**What the exercise asks**. Write only the number of lines in the records beneath that hold "with".
───── Materials provided ─────
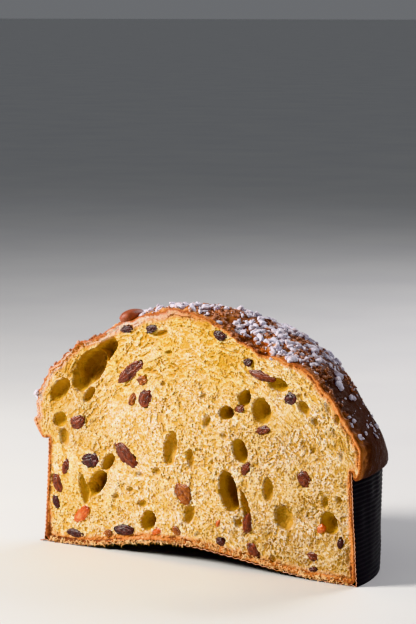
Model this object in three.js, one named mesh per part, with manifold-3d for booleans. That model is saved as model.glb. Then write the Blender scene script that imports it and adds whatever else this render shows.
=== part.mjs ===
// Half of a sweet domed loaf with raisins, candied peel, an almond and pearl sugar,
// still in its low round paper baking case. Millimetres, +Z up.
//
// The whole loaf is round about the Z axis and is cut through the middle. The cut face is
// an upright plane that looks along -Y, the half body lies behind it, and the case stands
// on z = 0. Angles around the loaf run from 0 at the right end of the cut (+X) through the
// back (+Y) to PI at the left end (-X).

import * as THREE from 'three';
import { mergeVertices } from 'three/addons/utils/BufferGeometryUtils.js';
import Module from 'manifold-3d';

const wasm = await Module();
wasm.setup();

// Paper case
const CASE_RADIUS = { back: { foot: 101.3, brim: 102.9 }, cut: { foot: 102.5, brim: 99 } };
const CASE_HEIGHT = 60;
const CASE_WALL = 1.2;
const CUT_END_SHARPNESS = 14;
const ARCH_HEIGHT = 8.6;
const ARCH_RADIUS = 88;
const CORNER = 2;

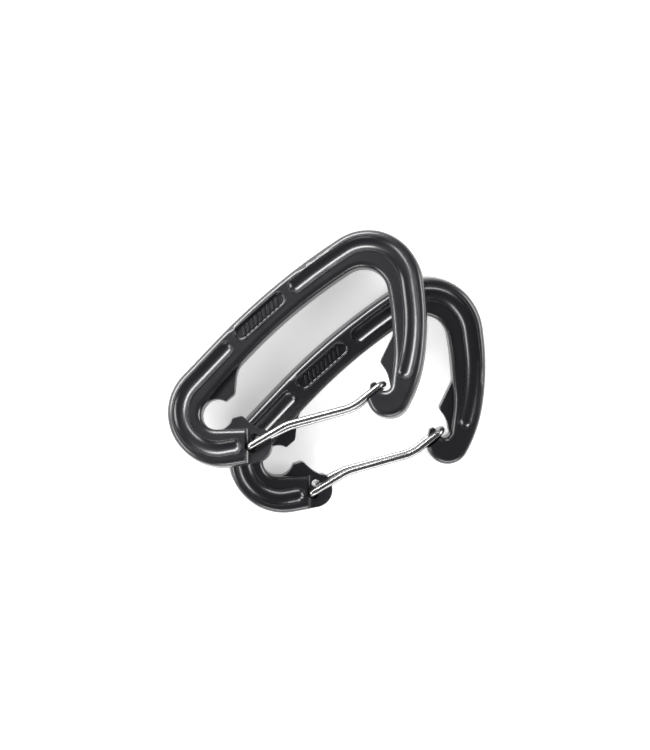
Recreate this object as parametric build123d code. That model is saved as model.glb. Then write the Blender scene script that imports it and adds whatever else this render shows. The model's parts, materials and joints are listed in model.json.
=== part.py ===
from build123d import *
import math
import os

# A pair of identical wire gate carabiners. One lies flat, the other leans on it.
# Millimetres. Each carabiner is drawn in its own frame: X runs along the spine from the
# cord pocket to the top bend, Y points from the gate to the spine, and Z = 0 is mid-thickness.

# ---------------------------------------------------------------- driving dimensions
FACE_Z = 4.1              # half thickness of the frame at its flat faces
LIP_HEIGHT = 0.2          # raised border of each channel, above the flat face
EDGE_ROUND = 1.9          # rounding along every edge of the forged beam
WEB_Z = 1.7               # half thickness of the three thin teeth
WEB_ROUND = 0.3           # rounding of the teeth's edges
TOOTH_TIP_ROUND = 0.6
TONGUE_Z = 1.25           # half thickness of the hook that the gate wire straddles
TONGUE_ROUND = 0.3
PAD_Z = 1.85              # half thickness of the foot where the gate wire sits
PAD_COVE = 1.8            # radius of the cove between flat face and pad
PAD_START = 3.4           # from the foot channel's end centre to the start of the pad
PAD_BLOCK = (20.0, 40.0, 8.0)   # block that cuts a pad, wider than the end of the foot
SHOULDER_Y = -28.35       # height at which the gate wire rests on the nose
SHOULDER_X = (36.0, 47.5)
SHOULDER_BLOCK = 8.0      # depth and height of the block that cuts a shoulder

POCKET = (0.3, 0.1)       # round cord pocket beside the foot
POCKET_R = 5.0
SPINE_LINE_ANGLE = 9.7    # the two straight edges that leave the pocket, in degrees
SPINE_LINE_LENGTH = 25.9
FOOT_LINE_ANGLE = -38.7
FOOT_LINE_LENGTH = 27.2

CHANNEL_HALF = 2.2        # half width of a channel inside its lip
SCOOP_HALF = 2.1          # half width of the round hollow in a channel
SCOOP_DEPTH = 0.9
PANEL_DEPTH = 0.8
PANEL_COVE = 0.7          # rounding between the panel's floor and its wall
LIP_WIDTH = 0.5
LIP_ROUND = 0.12

PANEL_CENTRE = (31.2, 15.3)     # ornament panel on the spine
PANEL_ANGLE = 1.8
PANEL_LENGTH = 20.6
RIB_COUNT = 9
RIB_PITCH = 1.75
RIB_WIDTH = 0.75
RIB_LENGTH = 3.0
RIB_SLANT = 62.0
RIB_HEIGHT = 0.6
RIB_ROOT = 0.1            # how far a rib starts below the floor it stands on

WIRE_R = 1.1              # stainless gate wire
WIRE_BEND = 1.3           # bend of the wire into its holes
FRONT_END = (1.5, -15.0)  # where the two wire ends enter the foot
REAR_END = (5.4, -14.84)
FRONT_END_Z = 0.3
REAR_END_Z = 1.95
LEG_Z = 3.1               # height of the wire legs beside the foot
LOOP_Z = 2.6              # height of the wire beside the nose
LOOP_BEND = 2.55
HOLE_CLEARANCE = 0.12
GATE_OPENING = 43.0       # degrees from closed to fully open
HOLE_SPARE_ANGLE = 1.0
HOLE_FLOOR_Z = 0.1        # the front wire end's hole is blind

ROW_TURN = 40.0           # both carabiners lie turned by this much
TILT = 20.3               # the upper one leans by this much
UPPER_SHIFT = (-5.26, 25.15)    # its pocket from the lower one's, before that turn
UPPER_LIFT = 10.345       # height of its pocket's centre

# Outer edge of the beam, from the nose round the arm, top bend and spine to the foot:
# corners of a polygon, each with the radius that rounds it.
OUTER_EDGE = [
    ((34.6, -43.6), 6.9),
    ((56.8, -34.8), 45.0),
    ((71.7, -21.3), 86.0),
    ((82.0, -5.0), 20.4),
    ((82.4, 16.7), 17.4),
    ((40.8, 21.7), 220.0),
    ((-16.2, 15.2), 17.2),
    ((-15.1, -11.1), 17.8),
    ((6.4, -23.5), 5.6),
]
# Inner edge of the beam, from the spine to the end of the nose.
INNER_EDGE = [
    ((40.5, 10.7), 175.0),
    ((69.6, 7.2), 8.1),
    ((69.6, -2.3), 8.1),
    ((65.8, -9.3), 84.0),
    ((56.3, -22.5), 30.0),
    ((46.9, -31.5), 1.9),
    ((45.4, -26.0), 2.6),
    ((40.8, -26.6), 2.6),
]
SPINE_KNEE_R = 60.0
FOOT_CORNER_R = 2.6

# Centre lines of the two recessed channels.
ARM_CHANNEL = [
    ((55.6, -29.1), 0.0),
    ((65.8, -22.0), 60.0),
    ((77.4, -3.6), 15.7),
    ((77.7, 12.6), 12.7),
    ((57.0, 15.1), 180.0),
    ((46.6, 15.4), 0.0),
]
FOOT_CHANNEL = [
    ((16.0, 14.2), 0.0),
    ((-11.4, 11.1), 12.3),
    ((-10.6, -7.2), 11.9),
    ((-2.1, -12.1), 0.0),
]

SPINE_TOOTH = [
    ((-2.0, 9.0), 0.0), ((26.0, 9.6), 0.0), ((14.6, 7.4), 9.0),
    ((8.9, 1.7), 2.2), ((3.0, 1.7), 0.0), ((0.0, 4.0), 0.0),
]
FOOT_TOOTH = [
    ((-1.0, -3.0), 0.0), ((2.4, -3.55), 0.0), ((6.3, -5.3), 1.6),
    ((6.9, -11.0), 12.0), ((9.4, -14.6), 0.0), ((4.0, -13.0), 0.0), ((-3.0, -7.0), 0.0),
]
ARM_TOOTH = [
    ((65.0, -13.0), 0.0), ((60.2, -16.9), 8.0), ((51.4, -20.9), 1.5),
    ((51.0, -25.2), 8.0), ((48.8, -29.6), 0.0), ((56.0, -28.0), 0.0),
]
TONGUE = [
    ((40.6, -31.5), 0.0), ((40.2, -28.3), 5.0), ((44.6, -24.3), 0.85),
    ((46.3, -24.8), 0.75), ((45.5, -29.5), 0.0), ((44.5, -31.5), 0.0),
]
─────
**Task result**. 3